In this article, I explore some of the main points that I found helpful when writing my personal statement to study Medicine as a graduate-entry student. I have gone back to review my own personal statement, recalled some of the advice that was given to me by my careers advisors and asked for some insight from my graduate medic peers so that I can hopefully provide you with some useful tips.
I think it is useful to remember that writing a personal statement for Medicine as a graduate-entry student shows many similarities to writing a personal statement for Medicine as an undergraduate student. Highlighting personal motivations behind your desire to study Medicine, indicating the relevant scientific, or other, content that stimulates your interest in a medical career, reflecting on what you have learned from your work experience and discussing your skills using examples and extra-curricular activities, for example, all remain useful to show that you are an educated, suitable and well-rounded student to study Medicine (do check out our blog post ‘How Do You Write a Personal Statement For Medicine?’!).
Graduate students applying to Medicine will, by definition, be completing (or already have completed) an undergraduate degree during their application process. Studying a degree is a significant life event and often one during which skills are developed and knowledge is acquired, both of which will often be relevant to a career in Medicine. The universities receiving your personal statement may be hoping to see how you have developed over the past three or four years of your degree, and how this development shows further your commitment and suitability to study Medicine.
The undergraduate degree may also be the most recent, or at least relatively recent, life event in terms of education for many graduate applicants. Like how undergraduate students discuss aspects of their most recent and important life event in terms of education ie. higher school education (such as A-Levels in England and Scottish Highers in Scotland etc.), graduate-entry students will discuss aspects of their undergraduate degree (their most recent education). Furthermore, for a portion of graduate students, the undergraduate degree is the time during which students may become certain that a career in Medicine is the route that they would like to pursue (like it was for myself).
So, it makes sense and will be appropriate to discuss selected and important aspects of your undergraduate degree in your personal statement when applying to Medicine as a graduate applicant.
The type of undergraduate degree will help to determine what you will write about. For example – Which degree did you study? Was it a science or a non-science degree? Which modules did you take? Did you have a placement year? Did you study an integrated masters? And so on. Regardless of the degree or type of degree you studied, there will likely be aspects that you would like to discuss which have contributed to your choice and suitability to study Medicine.
Graduate students will have a huge range of modules, experiences and skills from their undergraduate degree that they may want to write about. After brainstorming the options you could write about, it is likely that you will be overwhelmed with how many there actually are! Therefore, I would say it is advisable to focus on the most important examples you can provide which highlight yourself as an individual and your dedication and suitability to study Medicine, rather than listing every single example and not reflecting on them properly. Make sure you choose your examples carefully – ask yourself which genuinely helped to stimulate your interest in and educate your desire to study and practice Medicine and reflect on why this was.

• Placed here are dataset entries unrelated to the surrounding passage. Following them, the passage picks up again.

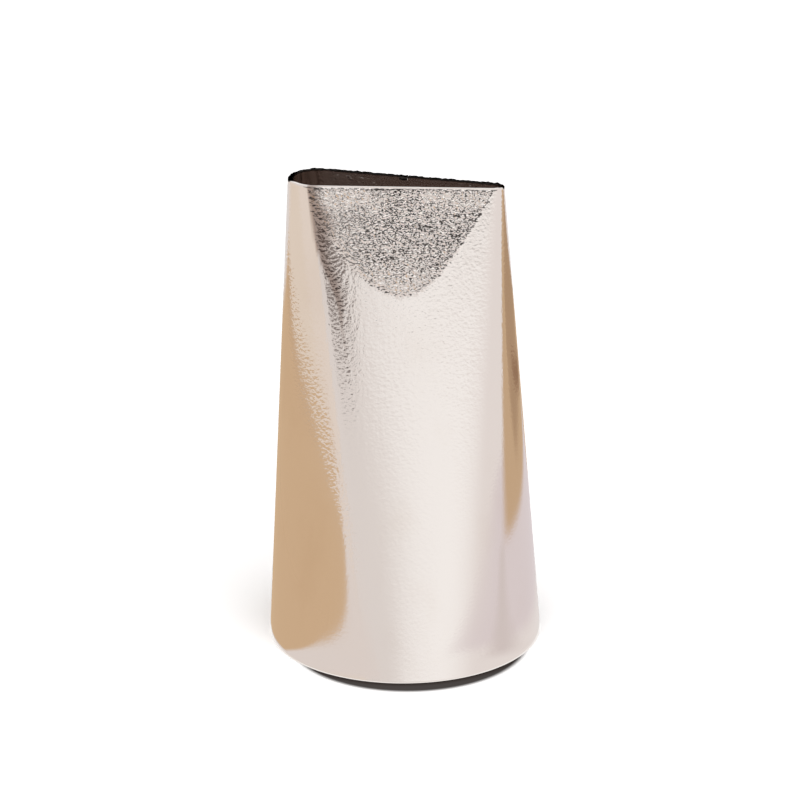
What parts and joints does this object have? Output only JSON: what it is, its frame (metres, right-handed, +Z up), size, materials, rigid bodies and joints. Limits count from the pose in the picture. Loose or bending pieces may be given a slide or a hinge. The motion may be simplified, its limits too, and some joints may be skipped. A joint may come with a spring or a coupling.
{
  "type": "piping nozzle",
  "caption": "Petal piping nozzle: a rolled steel cone with a round open base, its top pressed to a straight teardrop slot that is wide at one end and thin at the other.",
  "frame": {"origin": "centre of the round base, in the plane that the nozzle stands on", "axes": "+Z up the nozzle to the slot, -Y the front, the wide end of the slot towards -X"},
  "size_m": [0.03, 0.03, 0.0526],
  "materials": {
    "sheet_steel": "polished stainless sheet with a fine grain, coarser where it was pressed flat",
    "weld_steel": "dressed weld bead"
  },
  "bodies": {
    "root": {"nozzle_shell": "sheet_steel", "seam_weld": "weld_steel"}
  },
  "joints": []
}
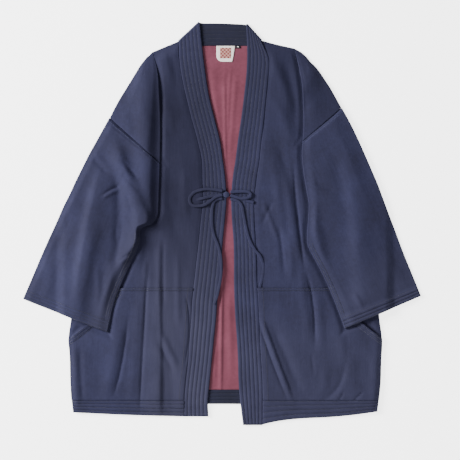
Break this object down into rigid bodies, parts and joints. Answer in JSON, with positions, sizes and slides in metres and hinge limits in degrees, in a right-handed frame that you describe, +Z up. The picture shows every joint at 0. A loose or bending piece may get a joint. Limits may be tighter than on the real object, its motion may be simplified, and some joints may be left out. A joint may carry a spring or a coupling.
{
  "type": "happi coat",
  "caption": "Navy cotton happi coat with a rose lining, laid flat and front up, with its collar band, patch pockets and cloth ties in a bow.",
  "frame": {"origin": "middle of the coat's outline on the surface that it lies on, under the back panel", "axes": "+X to the right as the coat is looked at from the front, +Y up to the neck, +Z up from the surface"},
  "size_m": [0.795, 0.8036, 0.0124],
  "materials": {
    "navy_cotton": "woven, soft sheen",
    "rose_lining": "plain woven, matte",
    "label_white": "woven satin",
    "label_black": "woven satin"
  },
  "bodies": {
    "root": {"back": "navy_cotton", "collar": "navy_cotton", "front_left": "navy_cotton", "front_right": "navy_cotton", "hem_back": "navy_cotton", "hem_front_left": "navy_cotton", "hem_front_right": "navy_cotton", "lining_back": "rose_lining", "neck_label": "label_white", "pocket_left": "navy_cotton", "pocket_right": "navy_cotton", "size_label": "label_black", "sleeve_left": "navy_cotton", "sleeve_right": "navy_cotton", "tie_knot": "navy_cotton", "tie_loop_left": "navy_cotton", "tie_loop_right": "navy_cotton", "tie_root_left": "navy_cotton", "tie_root_right": "navy_cotton", "tie_tail_left": "navy_cotton", "tie_tail_right": "navy_cotton"}
  },
  "joints": []
}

It helped me to focus on highlighting WHAT about and HOW specifically aspects of the undergraduate degree I chose to discuss are important to show reasons for my choice and dedication to study Medicine. Try to use these examples, alongside discussion about other personal statement content, such as work experience, to demonstrate you understand what a career in Medicine entails and the skills required.

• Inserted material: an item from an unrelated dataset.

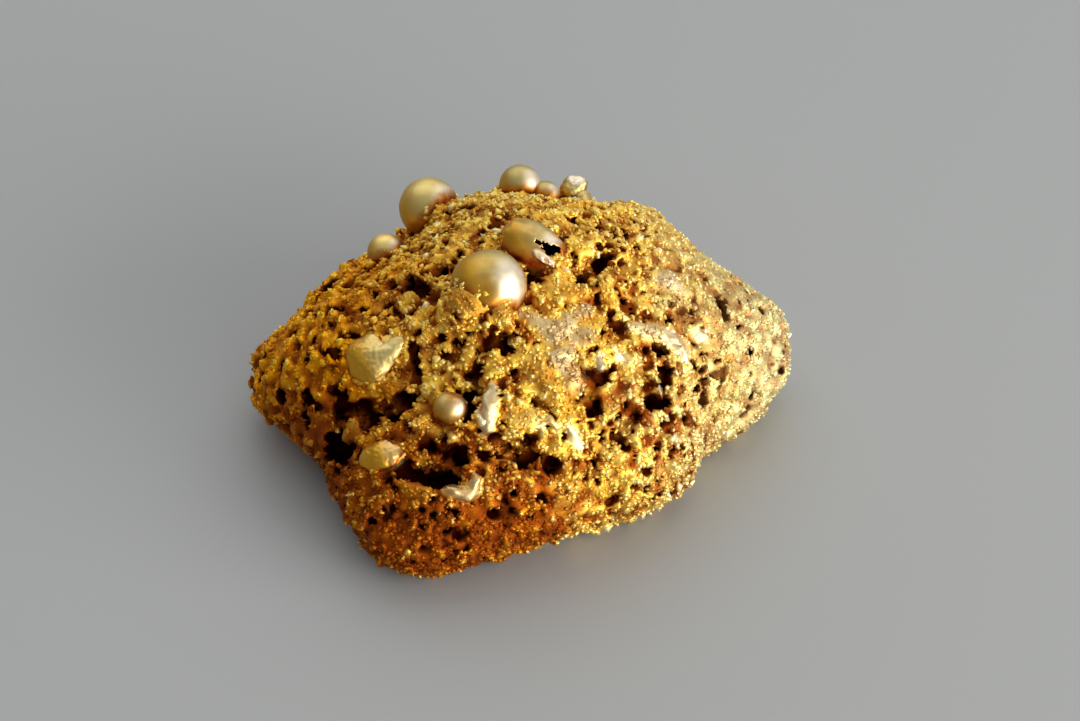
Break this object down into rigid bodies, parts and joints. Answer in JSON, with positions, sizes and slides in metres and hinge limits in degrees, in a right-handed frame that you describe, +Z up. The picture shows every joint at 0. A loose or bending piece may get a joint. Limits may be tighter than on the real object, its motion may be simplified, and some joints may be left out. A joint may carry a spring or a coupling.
{
  "type": "gold nugget",
  "caption": "Domed lump of porous sponge gold with round smooth blisters, pale melted skins and open pits, flat underneath.",
  "frame": {"origin": "under the middle of the nugget's bounding box, on the surface that it rests on", "axes": "+Z up through the crown; +X along the length, towards the blunt right tip; +Y towards the back, which carries the row of small blisters"},
  "size_m": [0.0248, 0.0219, 0.0121],
  "materials": {
    "sponge_gold": "satin"
  },
  "bodies": {
    "root": {"nugget": "sponge_gold"}
  },
  "joints": []
}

You could write about, for example, relevant studying content of the undergraduate degree, wider reading from lectures, your final year project, skills and attributes that you have developed over the past three or four years that may be transferred to studying and practising Medicine (such as organisation, time management, managing stress, remaining calm under pressure [university exam revision relevance] OR teamwork [coursework group project relevance] and so on),work experience and/or placements that you have undergone as part of your degree, extra-curricular activities you have participated in during this time… really, anything that you feel has helped to strengthen your capabilities to pursue a career in Medicine.
Just a note to say remember to make the personal statement personal to YOU. No one has undergone the same combination of experiences and has the same range and extent of abilities as you do. The experiences you had during your undergraduate degree have likely contributed significantly to your decision and capabilities to study Medicine and have shaped you into the candidate you are right now.
I discussed my motivations to study Medicine alongside aspects of my undergraduate degree that encouraged and expanded these motivations. For example, I studied Biomedical Sciences and specialised in Reproductive Biology, which had a considerable clinical component that I thoroughly enjoyed. I tied this into discussing related work experience, at a fertility clinic, and how this experience helped to further stimulate my interest in Medicine. I also discussed undergraduate degree content, for example, from the pharmacology modules I had studied. I expressed how I found this content incredibly interesting and saw application of this information I had learned during work experience at a GP surgery.
Overall, I would suggest focusing on selected examples and events that have genuinely impacted YOUR decision and commitment to study Medicine. It is always useful to do your research, seek advice from a range of individuals and reliable resources and ask people around you to read through your personal statement and provide any feedback they may have. Take your time with it, believe in yourself and best of luck!